Let’s look at the average general counsel salary figures collected from the following trustworthy resources:
- Glassdoor – on average, deputy general counsels earn $210,859 per year. This figure is only based on 55 reports.
- Salary.com – according to this platform, deputy general counsels, on average, earn $291,290 per year.
- PayScale – as per reports on PayScale, the average deputy general counsel salary is $187,597. The platform also suggests that the highest paying cities are New York, San Francisco, Washington DC, Boston, and Philadelphia.
Salaries tend to vary greatly, especially from city to city.
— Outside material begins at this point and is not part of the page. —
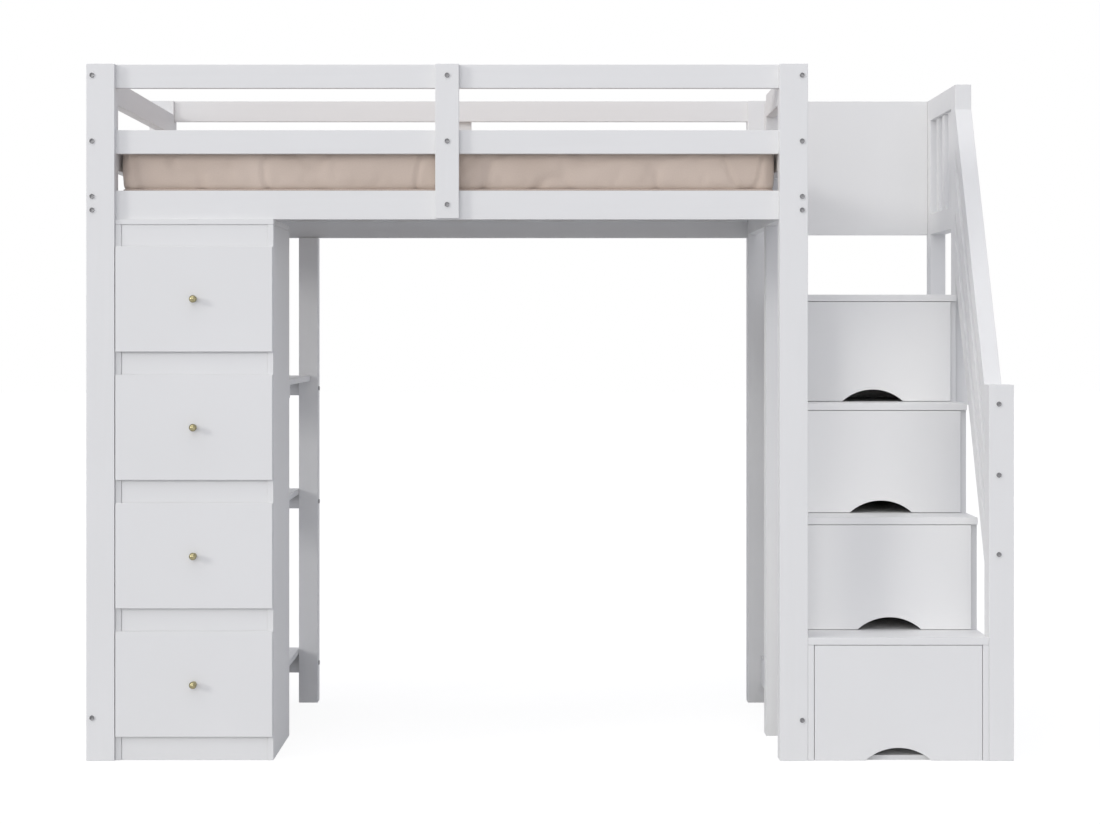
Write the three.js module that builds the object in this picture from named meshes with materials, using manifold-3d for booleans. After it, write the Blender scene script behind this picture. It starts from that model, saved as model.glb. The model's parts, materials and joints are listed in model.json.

This is due to the difference in the cost of living.
If you’re a recruiter, make sure to factor in everything before creating a compensation package. In case you’re a candidate going for interview, conduct thorough research before giving your potential employer a number.
How to Become a Deputy General Counsel?
All things considered, the deputy general counsel is one of the most senior level positions in any organization.
But how do you go about becoming one?
Here’s everything you need to know:
- Get the Right Education – since all deputy general counsels are attorneys, the candidate must have a Juris Doctor (JD) degree from an accredited law school and must have passed the state bar exam.
- Build Up Ample Experience – employers typically require the candidates to have between 5 to 10 years of experience in a law firm, government position, or any other similar position of legal practice.
- Apply for Open Positions – finally, start applying for open deputy general counsel jobs over the internet.
Of course, all of the above sounds a lot easier than it really is. You can’t expect to become a senior counsel overnight. But by staying consistent, having a clear goal, and keeping your eyes on the prize, you’ll get there eventually.
The deputy general counsel is, more or less, accountable for the performance of the legal team – especially when the general counsel isn’t available.
Hopefully, by now, you have a good understanding of what their job entails, why some organizations prefer to hire them, and what makes them so important.